begin Provided data

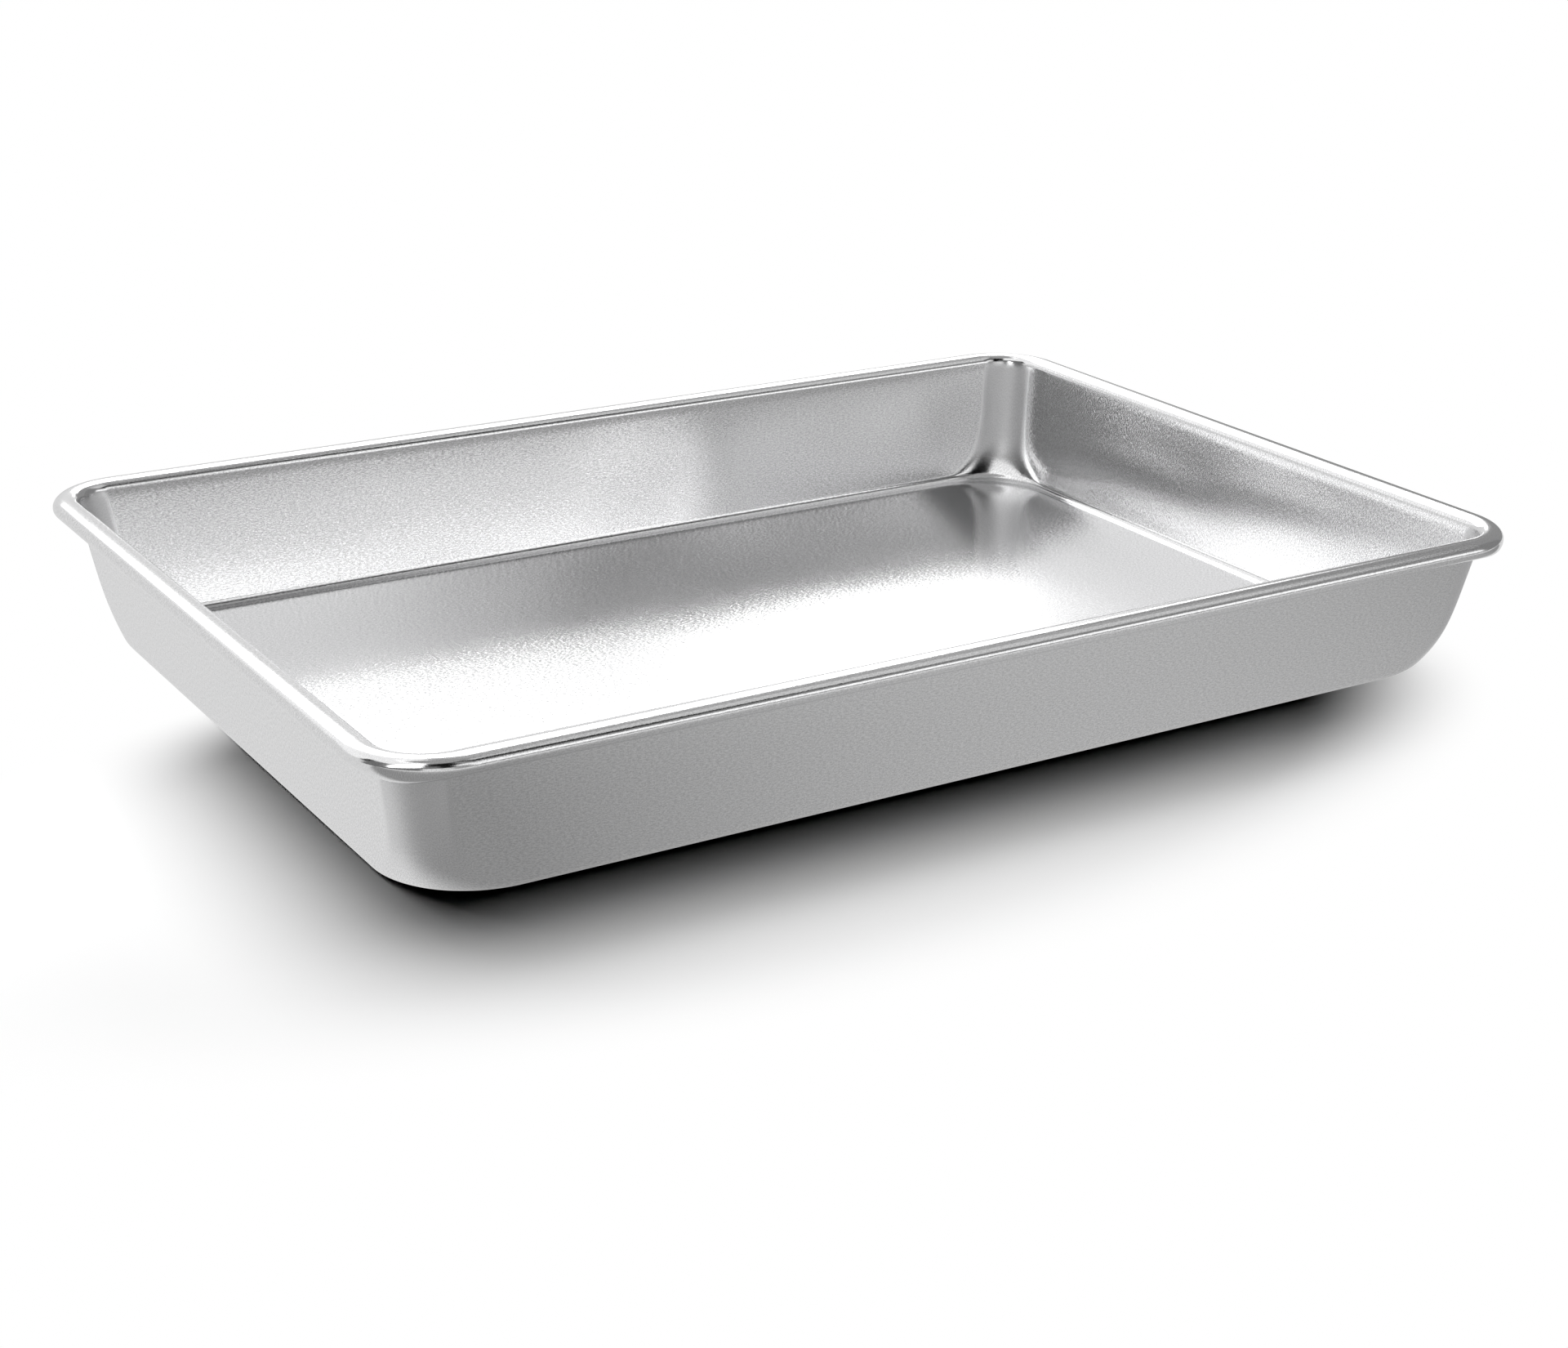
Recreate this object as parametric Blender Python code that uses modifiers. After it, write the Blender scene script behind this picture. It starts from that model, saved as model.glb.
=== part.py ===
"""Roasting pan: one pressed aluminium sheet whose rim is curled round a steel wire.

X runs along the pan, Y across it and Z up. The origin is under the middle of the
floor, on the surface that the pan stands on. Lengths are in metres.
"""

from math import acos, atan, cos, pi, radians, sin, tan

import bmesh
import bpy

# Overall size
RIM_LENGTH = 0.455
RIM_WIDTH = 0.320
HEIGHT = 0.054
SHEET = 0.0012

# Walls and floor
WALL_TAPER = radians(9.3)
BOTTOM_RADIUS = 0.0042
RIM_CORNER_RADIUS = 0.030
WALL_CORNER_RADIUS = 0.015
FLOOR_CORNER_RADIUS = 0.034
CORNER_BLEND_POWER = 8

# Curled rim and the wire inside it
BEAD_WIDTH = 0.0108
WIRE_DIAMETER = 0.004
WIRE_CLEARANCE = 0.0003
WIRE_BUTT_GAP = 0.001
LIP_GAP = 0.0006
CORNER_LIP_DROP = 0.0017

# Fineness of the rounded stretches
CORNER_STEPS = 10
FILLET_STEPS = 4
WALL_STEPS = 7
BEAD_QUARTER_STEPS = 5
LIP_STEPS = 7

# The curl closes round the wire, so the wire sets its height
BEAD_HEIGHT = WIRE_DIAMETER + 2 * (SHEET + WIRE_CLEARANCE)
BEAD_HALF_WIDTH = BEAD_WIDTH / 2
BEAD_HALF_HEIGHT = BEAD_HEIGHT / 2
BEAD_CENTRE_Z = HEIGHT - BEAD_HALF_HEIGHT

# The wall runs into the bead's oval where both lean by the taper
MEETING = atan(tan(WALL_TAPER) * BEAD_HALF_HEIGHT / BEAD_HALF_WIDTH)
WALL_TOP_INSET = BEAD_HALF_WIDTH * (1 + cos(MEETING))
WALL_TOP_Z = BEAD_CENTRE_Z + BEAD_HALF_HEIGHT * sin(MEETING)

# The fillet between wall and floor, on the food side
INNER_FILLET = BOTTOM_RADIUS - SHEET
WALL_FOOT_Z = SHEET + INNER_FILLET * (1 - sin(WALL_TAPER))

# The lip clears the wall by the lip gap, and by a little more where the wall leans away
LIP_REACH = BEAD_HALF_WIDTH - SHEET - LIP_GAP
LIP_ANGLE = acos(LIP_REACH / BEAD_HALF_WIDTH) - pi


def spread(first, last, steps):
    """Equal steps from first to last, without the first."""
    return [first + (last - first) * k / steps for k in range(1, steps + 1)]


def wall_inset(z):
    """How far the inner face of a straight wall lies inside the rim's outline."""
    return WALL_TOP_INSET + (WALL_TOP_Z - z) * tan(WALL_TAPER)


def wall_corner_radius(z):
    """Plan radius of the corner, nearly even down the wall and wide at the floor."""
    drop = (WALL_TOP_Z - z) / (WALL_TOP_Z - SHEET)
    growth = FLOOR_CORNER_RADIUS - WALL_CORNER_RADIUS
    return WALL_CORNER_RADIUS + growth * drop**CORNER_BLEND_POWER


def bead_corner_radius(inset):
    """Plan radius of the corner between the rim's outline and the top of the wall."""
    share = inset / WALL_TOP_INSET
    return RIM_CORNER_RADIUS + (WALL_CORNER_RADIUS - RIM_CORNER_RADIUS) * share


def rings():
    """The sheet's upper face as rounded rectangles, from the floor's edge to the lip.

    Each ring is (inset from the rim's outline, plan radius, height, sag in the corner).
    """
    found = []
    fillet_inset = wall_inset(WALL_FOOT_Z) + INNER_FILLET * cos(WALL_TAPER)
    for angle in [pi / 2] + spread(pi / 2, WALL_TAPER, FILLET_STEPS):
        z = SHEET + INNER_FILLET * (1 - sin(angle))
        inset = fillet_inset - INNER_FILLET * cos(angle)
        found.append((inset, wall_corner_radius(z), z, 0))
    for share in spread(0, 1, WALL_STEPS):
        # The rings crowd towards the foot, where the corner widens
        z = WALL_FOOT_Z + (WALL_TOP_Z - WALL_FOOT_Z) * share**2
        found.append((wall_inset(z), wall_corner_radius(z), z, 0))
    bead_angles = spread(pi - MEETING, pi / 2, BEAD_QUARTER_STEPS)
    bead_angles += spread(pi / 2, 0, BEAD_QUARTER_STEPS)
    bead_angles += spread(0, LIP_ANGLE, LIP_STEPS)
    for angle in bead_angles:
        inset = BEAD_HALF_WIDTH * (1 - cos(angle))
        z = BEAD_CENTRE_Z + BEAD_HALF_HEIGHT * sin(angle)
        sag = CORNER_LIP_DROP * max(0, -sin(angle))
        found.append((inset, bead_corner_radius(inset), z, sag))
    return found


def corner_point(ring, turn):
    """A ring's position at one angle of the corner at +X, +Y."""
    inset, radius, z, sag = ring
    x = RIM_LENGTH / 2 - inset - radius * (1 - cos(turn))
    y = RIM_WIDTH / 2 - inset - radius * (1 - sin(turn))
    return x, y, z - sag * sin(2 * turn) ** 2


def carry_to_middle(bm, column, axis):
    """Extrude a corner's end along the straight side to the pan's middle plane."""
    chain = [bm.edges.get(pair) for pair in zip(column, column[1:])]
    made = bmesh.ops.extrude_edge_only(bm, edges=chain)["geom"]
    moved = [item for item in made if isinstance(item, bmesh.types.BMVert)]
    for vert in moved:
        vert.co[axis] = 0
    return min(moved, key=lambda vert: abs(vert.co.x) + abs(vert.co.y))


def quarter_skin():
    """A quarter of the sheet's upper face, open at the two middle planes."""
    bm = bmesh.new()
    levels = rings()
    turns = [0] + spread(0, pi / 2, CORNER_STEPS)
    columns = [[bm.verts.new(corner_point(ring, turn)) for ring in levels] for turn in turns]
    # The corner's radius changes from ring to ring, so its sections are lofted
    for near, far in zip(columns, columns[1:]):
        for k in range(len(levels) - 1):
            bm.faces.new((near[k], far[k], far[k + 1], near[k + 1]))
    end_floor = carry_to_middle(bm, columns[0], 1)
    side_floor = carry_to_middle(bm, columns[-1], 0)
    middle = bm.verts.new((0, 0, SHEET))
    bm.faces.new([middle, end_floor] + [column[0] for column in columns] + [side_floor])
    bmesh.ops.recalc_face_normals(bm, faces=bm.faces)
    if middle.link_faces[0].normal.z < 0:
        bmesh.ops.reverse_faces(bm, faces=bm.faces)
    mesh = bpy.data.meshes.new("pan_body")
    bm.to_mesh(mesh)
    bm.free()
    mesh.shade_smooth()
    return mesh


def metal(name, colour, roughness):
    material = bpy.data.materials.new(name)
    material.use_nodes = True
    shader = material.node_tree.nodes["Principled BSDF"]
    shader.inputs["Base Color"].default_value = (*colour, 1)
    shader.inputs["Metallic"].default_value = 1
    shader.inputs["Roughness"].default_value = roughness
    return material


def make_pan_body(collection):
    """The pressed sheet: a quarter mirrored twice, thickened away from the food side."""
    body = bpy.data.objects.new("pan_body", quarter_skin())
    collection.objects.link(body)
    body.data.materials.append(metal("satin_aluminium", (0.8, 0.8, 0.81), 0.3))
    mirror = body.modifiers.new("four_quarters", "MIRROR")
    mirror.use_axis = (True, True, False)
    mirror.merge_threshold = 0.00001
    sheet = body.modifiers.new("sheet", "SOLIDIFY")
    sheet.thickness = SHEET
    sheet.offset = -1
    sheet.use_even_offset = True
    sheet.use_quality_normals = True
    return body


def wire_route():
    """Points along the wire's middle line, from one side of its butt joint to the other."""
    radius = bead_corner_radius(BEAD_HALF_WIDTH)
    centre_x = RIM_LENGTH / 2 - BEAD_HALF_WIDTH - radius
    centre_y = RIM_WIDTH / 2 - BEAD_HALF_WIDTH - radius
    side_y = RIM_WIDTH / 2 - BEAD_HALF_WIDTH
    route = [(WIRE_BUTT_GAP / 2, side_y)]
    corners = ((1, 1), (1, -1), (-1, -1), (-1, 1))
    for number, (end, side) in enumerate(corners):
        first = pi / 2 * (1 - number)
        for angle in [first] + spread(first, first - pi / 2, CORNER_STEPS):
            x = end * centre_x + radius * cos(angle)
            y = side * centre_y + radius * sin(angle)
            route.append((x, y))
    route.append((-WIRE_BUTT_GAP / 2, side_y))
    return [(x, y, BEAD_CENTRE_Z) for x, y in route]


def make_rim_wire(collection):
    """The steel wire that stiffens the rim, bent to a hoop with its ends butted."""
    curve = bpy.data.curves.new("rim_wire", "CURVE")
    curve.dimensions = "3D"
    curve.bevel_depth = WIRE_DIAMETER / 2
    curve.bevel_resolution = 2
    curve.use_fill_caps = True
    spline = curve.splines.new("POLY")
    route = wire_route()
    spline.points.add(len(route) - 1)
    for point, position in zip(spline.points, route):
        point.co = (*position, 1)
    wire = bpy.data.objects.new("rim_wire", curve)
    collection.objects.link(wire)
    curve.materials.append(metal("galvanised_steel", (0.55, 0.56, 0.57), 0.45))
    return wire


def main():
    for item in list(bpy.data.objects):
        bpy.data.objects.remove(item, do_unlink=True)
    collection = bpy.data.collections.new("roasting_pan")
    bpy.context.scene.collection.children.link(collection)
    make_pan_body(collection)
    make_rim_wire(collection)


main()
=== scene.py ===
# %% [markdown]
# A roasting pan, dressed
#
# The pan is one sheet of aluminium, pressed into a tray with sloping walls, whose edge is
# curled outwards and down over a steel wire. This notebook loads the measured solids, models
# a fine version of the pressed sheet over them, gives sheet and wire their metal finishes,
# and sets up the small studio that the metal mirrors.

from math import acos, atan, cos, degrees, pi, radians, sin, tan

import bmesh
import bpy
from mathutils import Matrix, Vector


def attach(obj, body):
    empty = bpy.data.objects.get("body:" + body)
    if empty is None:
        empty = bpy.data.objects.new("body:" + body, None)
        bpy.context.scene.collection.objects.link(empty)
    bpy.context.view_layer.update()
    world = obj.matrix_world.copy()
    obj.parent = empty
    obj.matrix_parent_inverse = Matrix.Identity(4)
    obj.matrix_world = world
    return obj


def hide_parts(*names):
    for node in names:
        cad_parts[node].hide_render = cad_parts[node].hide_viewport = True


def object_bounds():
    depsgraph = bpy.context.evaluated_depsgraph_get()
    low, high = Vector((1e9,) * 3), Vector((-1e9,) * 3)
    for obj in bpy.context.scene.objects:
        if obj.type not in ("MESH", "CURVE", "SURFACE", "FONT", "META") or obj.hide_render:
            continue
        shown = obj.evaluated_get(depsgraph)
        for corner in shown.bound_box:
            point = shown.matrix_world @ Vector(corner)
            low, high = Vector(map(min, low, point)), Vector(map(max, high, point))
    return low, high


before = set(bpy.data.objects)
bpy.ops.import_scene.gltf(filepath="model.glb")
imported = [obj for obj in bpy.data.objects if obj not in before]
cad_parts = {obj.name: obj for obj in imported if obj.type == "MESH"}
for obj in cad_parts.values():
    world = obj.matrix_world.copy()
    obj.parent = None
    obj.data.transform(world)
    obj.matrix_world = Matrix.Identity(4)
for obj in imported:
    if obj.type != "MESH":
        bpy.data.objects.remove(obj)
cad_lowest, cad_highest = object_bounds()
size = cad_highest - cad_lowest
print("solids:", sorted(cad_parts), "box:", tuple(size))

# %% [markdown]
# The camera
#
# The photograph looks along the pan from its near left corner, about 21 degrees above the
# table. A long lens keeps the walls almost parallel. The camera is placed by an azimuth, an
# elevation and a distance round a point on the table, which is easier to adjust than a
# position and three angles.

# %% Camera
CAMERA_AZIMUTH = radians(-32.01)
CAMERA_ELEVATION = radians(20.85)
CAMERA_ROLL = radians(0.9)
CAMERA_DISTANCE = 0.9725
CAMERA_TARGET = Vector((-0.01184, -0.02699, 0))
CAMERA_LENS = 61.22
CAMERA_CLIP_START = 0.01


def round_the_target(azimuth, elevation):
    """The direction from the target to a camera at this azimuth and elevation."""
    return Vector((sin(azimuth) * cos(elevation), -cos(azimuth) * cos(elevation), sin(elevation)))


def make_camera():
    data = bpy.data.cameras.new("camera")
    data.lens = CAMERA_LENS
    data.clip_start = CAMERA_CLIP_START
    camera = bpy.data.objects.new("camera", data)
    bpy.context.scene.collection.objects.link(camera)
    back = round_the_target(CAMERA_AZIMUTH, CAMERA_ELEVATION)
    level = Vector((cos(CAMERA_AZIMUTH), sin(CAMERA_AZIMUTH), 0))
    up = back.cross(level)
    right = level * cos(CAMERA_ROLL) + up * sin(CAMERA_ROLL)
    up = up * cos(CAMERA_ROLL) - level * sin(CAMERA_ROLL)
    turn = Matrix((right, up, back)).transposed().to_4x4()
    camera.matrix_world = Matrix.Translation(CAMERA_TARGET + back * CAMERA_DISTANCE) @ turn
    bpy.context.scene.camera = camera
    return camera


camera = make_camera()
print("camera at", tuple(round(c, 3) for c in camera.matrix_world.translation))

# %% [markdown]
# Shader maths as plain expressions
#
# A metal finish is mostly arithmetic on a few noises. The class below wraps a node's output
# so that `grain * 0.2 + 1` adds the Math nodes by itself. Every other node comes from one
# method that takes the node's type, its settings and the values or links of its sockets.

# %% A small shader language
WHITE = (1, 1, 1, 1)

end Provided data

◆ The problem: In the listing above, locate the line with "0.56, 0.57), 0.45))" and the line with "bpy.context.view_layer.update()", then extract exactly those lines and every line between them, and nothing more.

◆ Full solution:
    curve.materials.append(metal("galvanised_steel", (0.55, 0.56, 0.57), 0.45))
    return wire


def main():
    for item in list(bpy.data.objects):
        bpy.data.objects.remove(item, do_unlink=True)
    collection = bpy.data.collections.new("roasting_pan")
    bpy.context.scene.collection.children.link(collection)
    make_pan_body(collection)
    make_rim_wire(collection)


main()
=== scene.py ===
# %% [markdown]
# A roasting pan, dressed
#
# The pan is one sheet of aluminium, pressed into a tray with sloping walls, whose edge is
# curled outwards and down over a steel wire. This notebook loads the measured solids, models
# a fine version of the pressed sheet over them, gives sheet and wire their metal finishes,
# and sets up the small studio that the metal mirrors.

from math import acos, atan, cos, degrees, pi, radians, sin, tan

import bmesh
import bpy
from mathutils import Matrix, Vector


def attach(obj, body):
    empty = bpy.data.objects.get("body:" + body)
    if empty is None:
        empty = bpy.data.objects.new("body:" + body, None)
        bpy.context.scene.collection.objects.link(empty)
    bpy.context.view_layer.update()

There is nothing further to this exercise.